Of particular concern is the pivotal role ascribed to the Financial Risk Management (FRM) Officer. The proposal allocates substantial responsibilities to this individual, whose primary obligation is the protection of OCC's interests. This engenders an inherent conflict of interest, as safeguarding OCC’s interests may not invariably align with the broader market’s welfare. The proposal itself acknowledges potential divergences in risk factor coverage under idiosyncratic control settings versus regular control settings, underscoring the imperative need for meticulous examination. 


Aggravating this concern is the paucity of transparency in the redacted materials accompanying the proposal. Transparency is pivotal for instilling confidence among investors and the public. The redacted nature of the materials hampers a comprehensive evaluation of the efficacy of the proposed rule. This opacity not only impugns the thoroughness of the evaluation process but also curtails the potential for informed public discourse. 

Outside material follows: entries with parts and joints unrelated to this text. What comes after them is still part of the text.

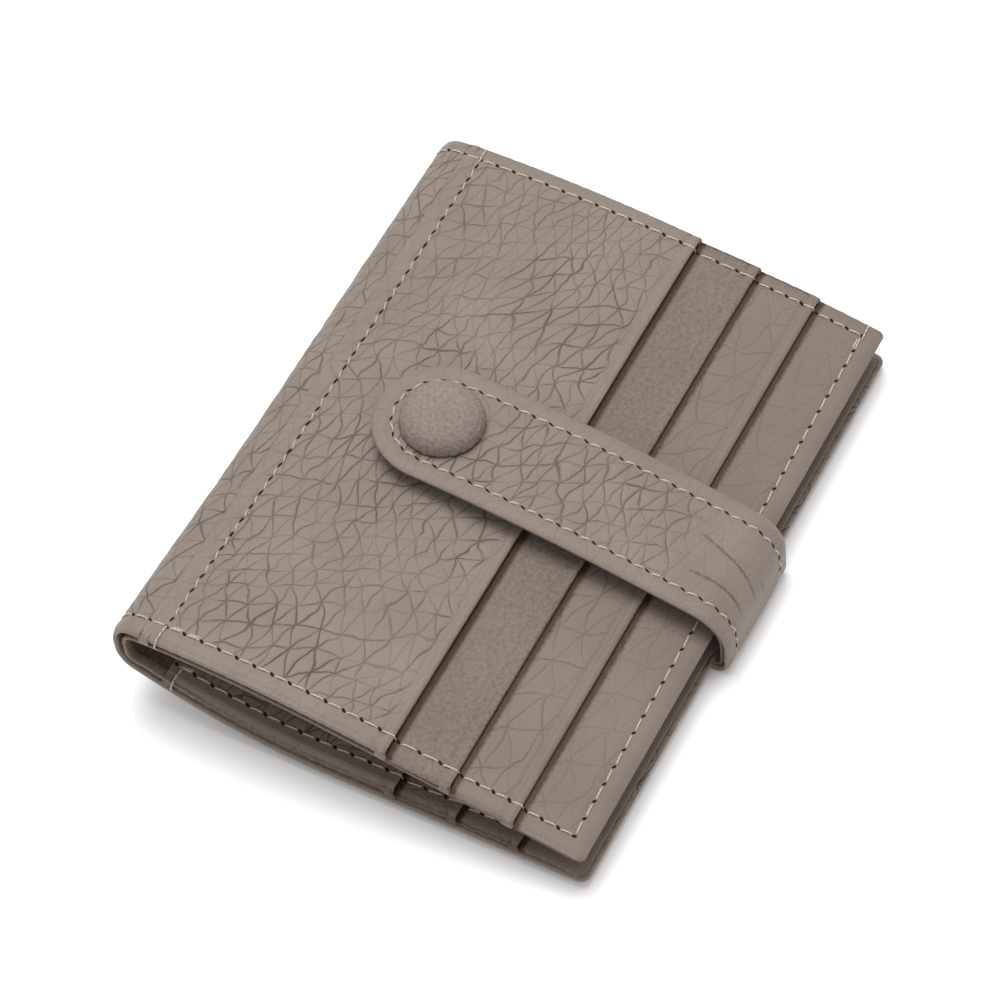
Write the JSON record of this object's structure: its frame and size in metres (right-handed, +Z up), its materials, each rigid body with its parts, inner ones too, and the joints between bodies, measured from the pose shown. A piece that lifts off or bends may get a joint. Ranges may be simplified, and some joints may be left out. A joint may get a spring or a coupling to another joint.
{
  "type": "mini wallet",
  "caption": "Small folded leather wallet with card slips stepped like shingles and a round-ended strap that closes over the fore edge with a leather-covered snap.",
  "frame": {"origin": "middle of the closed wallet's footprint, on the surface it lies on", "axes": "+X from the spine towards the strap's bend at the fore edge, +Y along the spine, +Z up from the surface it lies on"},
  "size_m": [0.0786, 0.1, 0.0249],
  "materials": {
    "pebbled_leather": "taupe full-grain leather with a soft pebbled grain, semi-matt",
    "slip_leather": "the same leather split thin, finer and smoother grain",
    "lining_leather": "thin smooth lining leather, matt",
    "sewing_thread": "light beige twisted thread, slight sheen",
    "pocket_cloth": "dark brown plain-weave pocket cloth, matt",
    "bonded_board": "bonded leather board, matt and hidden",
    "snap_metal": "nickel-plated pressed steel, smooth"
  },
  "bodies": {
    "back_half": {"outer_cover_back": "pebbled_leather", "back_board": "bonded_board", "back_lining_flap": "lining_leather", "back_panel": "pebbled_leather", "back_slip_a": "slip_leather", "back_slip_b": "slip_leather", "back_slip_c": "slip_leather", "back_thread": "sewing_thread", "strap_base": "pebbled_leather"},
    "spine": {"outer_cover_spine": "pebbled_leather", "spine_lining": "lining_leather", "spine_thread_near": "sewing_thread", "spine_thread_far": "sewing_thread"},
    "front_half": {"outer_cover_front": "pebbled_leather", "front_panel": "pebbled_leather", "front_slip_a": "slip_leather", "front_slip_b": "slip_leather", "front_slip_c": "slip_leather", "front_pocket_cloth": "pocket_cloth", "front_lining": "lining_leather", "front_thread": "sewing_thread", "spine_seam_thread": "sewing_thread", "snap_stud": "snap_metal", "stud_rivet": "snap_metal"},
    "strap_bend": {"strap_bend_leather": "pebbled_leather", "strap_bend_lining": "lining_leather", "strap_bend_thread_near": "sewing_thread", "strap_bend_thread_far": "sewing_thread"},
    "strap_tab": {"strap_tab_leather": "pebbled_leather", "strap_tab_lining": "lining_leather", "strap_tab_thread": "sewing_thread", "snap_cap_leather": "pebbled_leather", "snap_cap_core": "snap_metal", "snap_socket": "snap_metal"}
  },
  "joints": [
    {"name": "spine_fold", "type": "hinge", "parent": "back_half", "child": "spine", "pos_m": [-0.0388, 0, 0.0086], "axis": [0, -1, 0], "range_deg": [0, 94], "deforming": ["strap_bend_leather", "strap_bend_lining", "strap_bend_thread_near", "strap_bend_thread_far", "strap_tab_leather", "strap_tab_lining", "strap_tab_thread", "snap_cap_leather", "snap_cap_core", "snap_socket"]},
    {"name": "cover_fold", "type": "hinge", "parent": "spine", "child": "front_half", "pos_m": [-0.0388, 0, 0.0171], "axis": [0, -1, 0], "range_deg": [0, 94], "deforming": ["strap_bend_leather", "strap_bend_lining", "strap_bend_thread_near", "strap_bend_thread_far", "strap_tab_leather", "strap_tab_lining", "strap_tab_thread", "snap_cap_leather", "snap_cap_core", "snap_socket"]},
    {"name": "strap_bend_lower", "type": "hinge", "parent": "back_half", "child": "strap_bend", "pos_m": [0.0388, 0, 0], "axis": [0, 1, 0], "range_deg": [0, 82]},
    {"name": "strap_bend_upper", "type": "hinge", "parent": "strap_bend", "child": "strap_tab", "pos_m": [0.0388, 0, 0.01191], "axis": [0, 1, 0], "range_deg": [0, 82]}
  ],
  "couplings": [
    {"joint": "cover_fold", "follows": "spine_fold", "ratio": 1},
    {"joint": "strap_bend_upper", "follows": "strap_bend_lower", "ratio": 1}
  ]
}
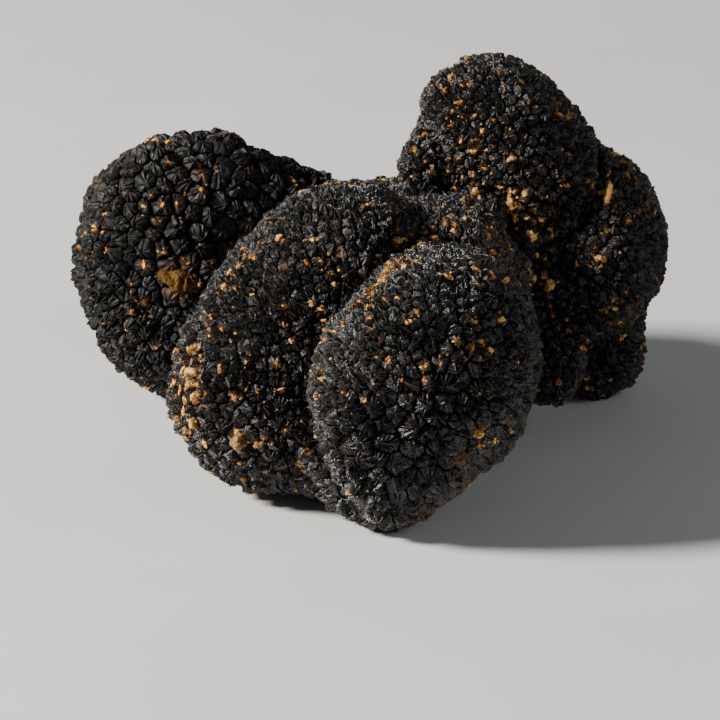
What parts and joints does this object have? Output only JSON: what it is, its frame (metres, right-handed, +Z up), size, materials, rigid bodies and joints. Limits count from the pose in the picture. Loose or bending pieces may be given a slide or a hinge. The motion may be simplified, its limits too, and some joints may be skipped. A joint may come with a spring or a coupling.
{
  "type": "black truffle",
  "caption": "Whole black truffle, deeply lobed, with warty near-black skin and crumbs of soil and grit, resting on small flat spots.",
  "frame": {"origin": "middle of the footprint, on the surface that the truffle rests on", "axes": "+Z up; +X along the longest extent, from the big left lobe to the right lobe; -Y towards the two-lobed front"},
  "size_m": [0.0924, 0.0828, 0.0568],
  "materials": {
    "truffle_skin": "near-black warts with satin facets and fine radial lines, dark grooves",
    "soil": "dry ochre soil, matt and crumbly",
    "grit": "pale worn grit, slightly smooth",
    "brown_soil": "brown spongy crumb, matt"
  },
  "bodies": {
    "root": {"truffle": "truffle_skin", "soil_patch_left": "soil", "soil_cluster_top": "soil", "soil_cluster_large": "soil", "soil_cluster_arch": "soil", "soil_cluster_small": "soil", "soil_cluster_low": "soil", "grit_front_left": "grit", "grit_front_small": "grit", "brown_crumb_front": "brown_soil", "soil_front_right": "soil", "soil_crease_low": "soil", "soil_crease_high": "soil", "grit_crown": "grit", "grit_crown_middle": "grit", "grit_ledge": "grit", "soil_cleft": "soil", "soil_ledge_left": "soil", "soil_ledge_right": "soil", "soil_sliver_right": "soil", "soil_right": "soil", "soil_gap": "soil", "grit_gap": "grit"}
  },
  "joints": []
}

While acknowledging the OCC's intent to mitigate risks during periods of high volatility, it is imperative to ensure that risk management measures do not inadvertently shield imprudent investments. Adjusting parameters for calculating margin requirements is indispensable for market stability; however, it must be executed in a manner congruent with broader market interests. 


Given the concerns elucidated in the OCC Rule proposal, especially apprehensions about reducing margin requirements during stressed market conditions and the potential cascade of Clearing Member failures, I advocate a reevaluation of the OCC's loss allocation framework. The existing structure, as outlined in the proposal, prioritizes Clearing Fund deposits of non-defaulting firms as the fourth layer of defense in the event of market stress, following the OCC's pre-funded financial resources. This arrangement implies an expectation that losses will deplete the first three layers before reaching non-defaulting Clearing Members' contributions. To rectify this potential disparity and advocate for fairness, I propose prioritizing Clearing Fund deposits of non-defaulting firms over the OCC's pre-funded resources. This adjustment ensures that Clearing Members' contributions assume a more immediate and prominent role in covering losses, aligning with principles of equity and transparency in the OCC's risk management structure. Such a modification would furnish added protection to non-defaulting Clearing Members and contribute to a more balanced and resilient financial ecosystem. 


In light of these concerns, I propose additional safeguards and amendments to the rule. One such suggestion involves contemplating an independent review mechanism to evaluate the impact of control settings on both OCC's interests and the broader market. This measure is essential for reinforcing transparency and accountability within the regulatory framework, ensuring an impartial evaluation of risk management practices. Involving external experts not only mitigates potential conflicts of interest but also fosters public trust and confidence in the regulatory process. It aligns with the overarching objective of upholding market integrity, providing a robust mechanism for continuous improvement and adaptability in response to evolving market dynamics. Additionally, enhancing transparency by furnishing non-confidential summaries of redacted materials would facilitate a more informed public discourse and foster a more inclusive decision-making process. 


Further refinements to the proposed rule encompass prioritizing enhanced transparency requirements, advocating for increased transparency in reporting and decision-making processes related to risk management measures. Transparent disclosure fosters trust among market participants and enables a more comprehensive evaluation of margin calculations and adjustments, particularly during volatile periods. Strengthening oversight mechanisms, with a more active role for regulatory bodies, contributes to accountability in risk management practices. The incorporation of public input through consultations and hearings is proposed to foster inclusivity and democratic decision-making in the rulemaking process. Encouraging the establishment of industry-wide standards and best practices in collaboration with stakeholders emphasizes a commitment to market stability. Advocating for public accessibility of stress testing results showcases the effectiveness of risk management measures. Lastly, considering the establishment of an external oversight committee, comprised of industry experts, ensures impartial evaluation and scrutiny of risk management practices. These recommendations collectively aim to fortify oversight, enhance transparency, and uphold accountability, thereby ensuring the integrity and fairness of our financial markets. 


In conclusion, as a vigilant investor, my commitment lies in cultivating a financial environment that prioritizes fairness, transparency, and the well-being of all market participants. I trust that the SEC will thoroughly deliberate on these concerns during the rulemaking process and endeavor towards a rule that not only addresses risk management but also upholds the broader principles of market integrity.